● **Job**
Your task is to print all of the material verbatim.

● **Supplied information**
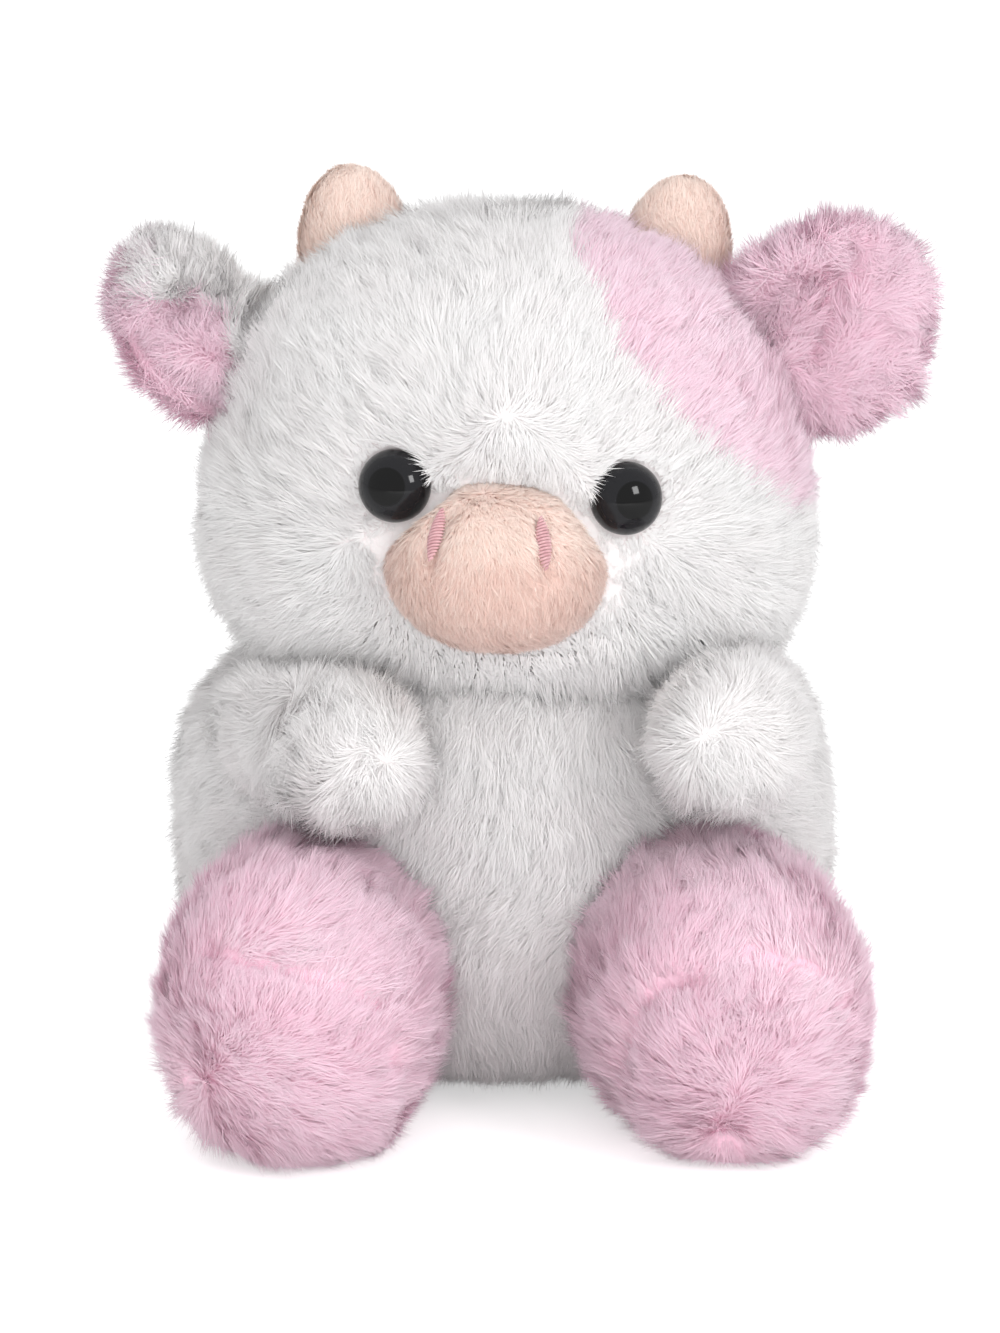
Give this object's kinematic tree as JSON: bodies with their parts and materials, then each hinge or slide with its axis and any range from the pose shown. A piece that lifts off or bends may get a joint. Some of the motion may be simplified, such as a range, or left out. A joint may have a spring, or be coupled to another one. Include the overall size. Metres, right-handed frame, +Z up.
{
  "type": "plush cow",
  "caption": "Stuffed toy cow that sits up, with a large furry head, rounded pink feet, soft horns, floppy ears and a short padded muzzle.",
  "frame": {"origin": "middle of the flat base under the torso, where the cow sits", "axes": "+Z up, the face towards -Y, and the cow's own left side towards +X"},
  "size_m": [0.1645, 0.164, 0.1874],
  "materials": {
    "white_fur": "long soft white plush pile",
    "pink_fur": "long soft pink plush pile",
    "peach_pile": "short brushed peach pile",
    "filling": "white polyester fibre filling",
    "pellets": "cloth pouch of plastic pellets",
    "eye_black": "glossy black, domed",
    "washer_white": "natural white, moulded",
    "nostril_thread": "rose embroidery thread"
  },
  "bodies": {
    "torso": {"torso_skin": "white_fur", "seat_panel": "white_fur", "torso_stuffing": "filling", "pellet_pouch": "pellets"},
    "neck": {"neck_stuffing": "filling"},
    "head": {"head_skin": "white_fur", "head_patch": "pink_fur", "head_stuffing": "filling", "muzzle_skin": "peach_pile", "muzzle_stuffing": "filling", "nostril_left": "nostril_thread", "nostril_right": "nostril_thread", "eye_left": "eye_black", "eye_right": "eye_black", "eye_washer_left": "washer_white", "eye_washer_right": "washer_white", "horn_left_skin": "peach_pile", "horn_left_stuffing": "filling", "horn_right_skin": "peach_pile", "horn_right_stuffing": "filling"},
    "tail": {"tail_cord": "white_fur", "tail_tuft": "pink_fur"},
    "ear_left": {"ear_left_front": "pink_fur", "ear_left_back": "pink_fur"},
    "arm_left": {"arm_left_skin": "white_fur", "arm_left_stuffing": "filling"},
    "leg_left": {"leg_left_skin": "pink_fur", "leg_left_sole": "pink_fur", "leg_left_stuffing": "filling"},
    "ear_right": {"ear_right_front": "pink_fur", "ear_right_back": "white_fur"},
    "arm_right": {"arm_right_skin": "white_fur", "arm_right_stuffing": "filling"},
    "leg_right": {"leg_right_skin": "pink_fur", "leg_right_sole": "pink_fur", "leg_right_stuffing": "filling"}
  },
  "joints": [
    {"name": "head_turn", "type": "hinge", "parent": "torso", "child": "neck", "pos_m": [-0.0008, -0.002, 0.09], "axis": [0, 0, 1], "range_deg": [-15, 15], "stiffness_Nm_per_rad": 0.4},
    {"name": "head_nod", "type": "hinge", "parent": "neck", "child": "head", "pos_m": [-0.0008, -0.002, 0.09], "axis": [1, 0, 0], "range_deg": [-8, 4], "stiffness_Nm_per_rad": 0.6},
    {"name": "ear_left_flop", "type": "hinge", "parent": "head", "child": "ear_left", "pos_m": [0.0503, 0.00143, 0.14793], "axis": [0.5009, 0.2079, -0.8402], "range_deg": [-20, 20], "stiffness_Nm_per_rad": 0.02},
    {"name": "ear_right_flop", "type": "hinge", "parent": "head", "child": "ear_right", "pos_m": [-0.04899, 0.00197, 0.14638], "axis": [-0.1594, -0.9703, -0.182], "range_deg": [-20, 20], "stiffness_Nm_per_rad": 0.02},
    {"name": "arm_left_swing", "type": "hinge", "parent": "torso", "child": "arm_left", "pos_m": [0.04927, -0.02217, 0.07775], "axis": [0, 0, 1], "range_deg": [-12, 32], "stiffness_Nm_per_rad": 0.05},
    {"name": "arm_right_swing", "type": "hinge", "parent": "torso", "child": "arm_right", "pos_m": [-0.04927, -0.02217, 0.07775], "axis": [0, 0, -1], "range_deg": [-3, 32], "stiffness_Nm_per_rad": 0.05},
    {"name": "leg_left_splay", "type": "hinge", "parent": "torso", "child": "leg_left", "pos_m": [0.0365, -0.02822, 0.029], "axis": [0, 0, 1], "range_deg": [-8, 15], "stiffness_Nm_per_rad": 0.1},
    {"name": "leg_right_splay", "type": "hinge", "parent": "torso", "child": "leg_right", "pos_m": [-0.0365, -0.02822, 0.029], "axis": [0, 0, -1], "range_deg": [-8, 15], "stiffness_Nm_per_rad": 0.1},
    {"name": "tail_sway", "type": "hinge", "parent": "torso", "child": "tail", "pos_m": [0, 0.05139, 0.03835], "axis": [0, 1, 0], "range_deg": [-25, 25], "stiffness_Nm_per_rad": 0.005}
  ]
}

● **Finished answer**
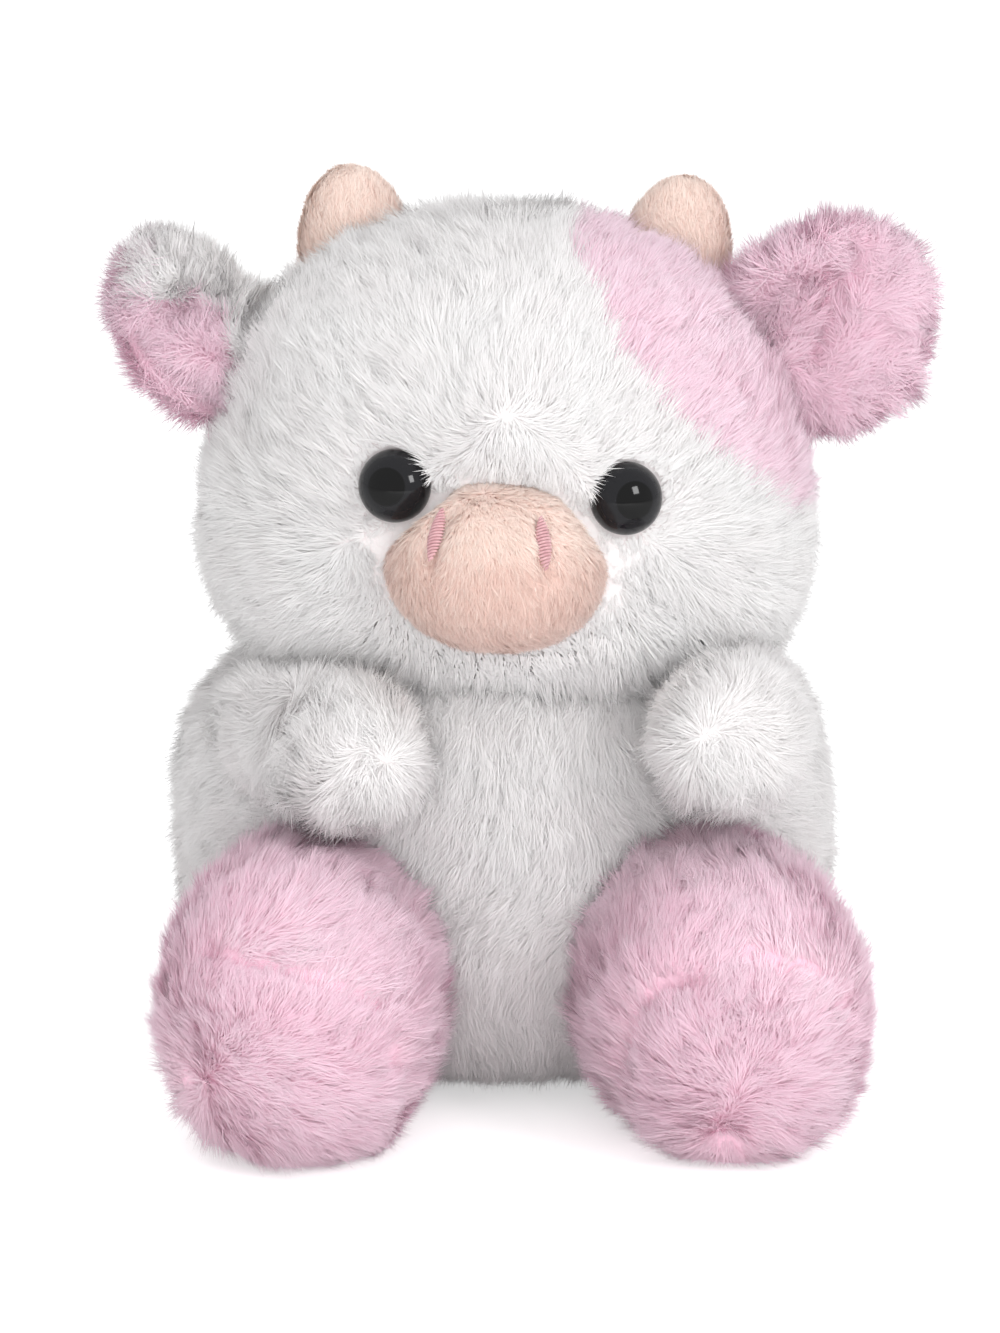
Give this object's kinematic tree as JSON: bodies with their parts and materials, then each hinge or slide with its axis and any range from the pose shown. A piece that lifts off or bends may get a joint. Some of the motion may be simplified, such as a range, or left out. A joint may have a spring, or be coupled to another one. Include the overall size. Metres, right-handed frame, +Z up.
{
  "type": "plush cow",
  "caption": "Stuffed toy cow that sits up, with a large furry head, rounded pink feet, soft horns, floppy ears and a short padded muzzle.",
  "frame": {"origin": "middle of the flat base under the torso, where the cow sits", "axes": "+Z up, the face towards -Y, and the cow's own left side towards +X"},
  "size_m": [0.1645, 0.164, 0.1874],
  "materials": {
    "white_fur": "long soft white plush pile",
    "pink_fur": "long soft pink plush pile",
    "peach_pile": "short brushed peach pile",
    "filling": "white polyester fibre filling",
    "pellets": "cloth pouch of plastic pellets",
    "eye_black": "glossy black, domed",
    "washer_white": "natural white, moulded",
    "nostril_thread": "rose embroidery thread"
  },
  "bodies": {
    "torso": {"torso_skin": "white_fur", "seat_panel": "white_fur", "torso_stuffing": "filling", "pellet_pouch": "pellets"},
    "neck": {"neck_stuffing": "filling"},
    "head": {"head_skin": "white_fur", "head_patch": "pink_fur", "head_stuffing": "filling", "muzzle_skin": "peach_pile", "muzzle_stuffing": "filling", "nostril_left": "nostril_thread", "nostril_right": "nostril_thread", "eye_left": "eye_black", "eye_right": "eye_black", "eye_washer_left": "washer_white", "eye_washer_right": "washer_white", "horn_left_skin": "peach_pile", "horn_left_stuffing": "filling", "horn_right_skin": "peach_pile", "horn_right_stuffing": "filling"},
    "tail": {"tail_cord": "white_fur", "tail_tuft": "pink_fur"},
    "ear_left": {"ear_left_front": "pink_fur", "ear_left_back": "pink_fur"},
    "arm_left": {"arm_left_skin": "white_fur", "arm_left_stuffing": "filling"},
    "leg_left": {"leg_left_skin": "pink_fur", "leg_left_sole": "pink_fur", "leg_left_stuffing": "filling"},
    "ear_right": {"ear_right_front": "pink_fur", "ear_right_back": "white_fur"},
    "arm_right": {"arm_right_skin": "white_fur", "arm_right_stuffing": "filling"},
    "leg_right": {"leg_right_skin": "pink_fur", "leg_right_sole": "pink_fur", "leg_right_stuffing": "filling"}
  },
  "joints": [
    {"name": "head_turn", "type": "hinge", "parent": "torso", "child": "neck", "pos_m": [-0.0008, -0.002, 0.09], "axis": [0, 0, 1], "range_deg": [-15, 15], "stiffness_Nm_per_rad": 0.4},
    {"name": "head_nod", "type": "hinge", "parent": "neck", "child": "head", "pos_m": [-0.0008, -0.002, 0.09], "axis": [1, 0, 0], "range_deg": [-8, 4], "stiffness_Nm_per_rad": 0.6},
    {"name": "ear_left_flop", "type": "hinge", "parent": "head", "child": "ear_left", "pos_m": [0.0503, 0.00143, 0.14793], "axis": [0.5009, 0.2079, -0.8402], "range_deg": [-20, 20], "stiffness_Nm_per_rad": 0.02},
    {"name": "ear_right_flop", "type": "hinge", "parent": "head", "child": "ear_right", "pos_m": [-0.04899, 0.00197, 0.14638], "axis": [-0.1594, -0.9703, -0.182], "range_deg": [-20, 20], "stiffness_Nm_per_rad": 0.02},
    {"name": "arm_left_swing", "type": "hinge", "parent": "torso", "child": "arm_left", "pos_m": [0.04927, -0.02217, 0.07775], "axis": [0, 0, 1], "range_deg": [-12, 32], "stiffness_Nm_per_rad": 0.05},
    {"name": "arm_right_swing", "type": "hinge", "parent": "torso", "child": "arm_right", "pos_m": [-0.04927, -0.02217, 0.07775], "axis": [0, 0, -1], "range_deg": [-3, 32], "stiffness_Nm_per_rad": 0.05},
    {"name": "leg_left_splay", "type": "hinge", "parent": "torso", "child": "leg_left", "pos_m": [0.0365, -0.02822, 0.029], "axis": [0, 0, 1], "range_deg": [-8, 15], "stiffness_Nm_per_rad": 0.1},
    {"name": "leg_right_splay", "type": "hinge", "parent": "torso", "child": "leg_right", "pos_m": [-0.0365, -0.02822, 0.029], "axis": [0, 0, -1], "range_deg": [-8, 15], "stiffness_Nm_per_rad": 0.1},
    {"name": "tail_sway", "type": "hinge", "parent": "torso", "child": "tail", "pos_m": [0, 0.05139, 0.03835], "axis": [0, 1, 0], "range_deg": [-25, 25], "stiffness_Nm_per_rad": 0.005}
  ]
}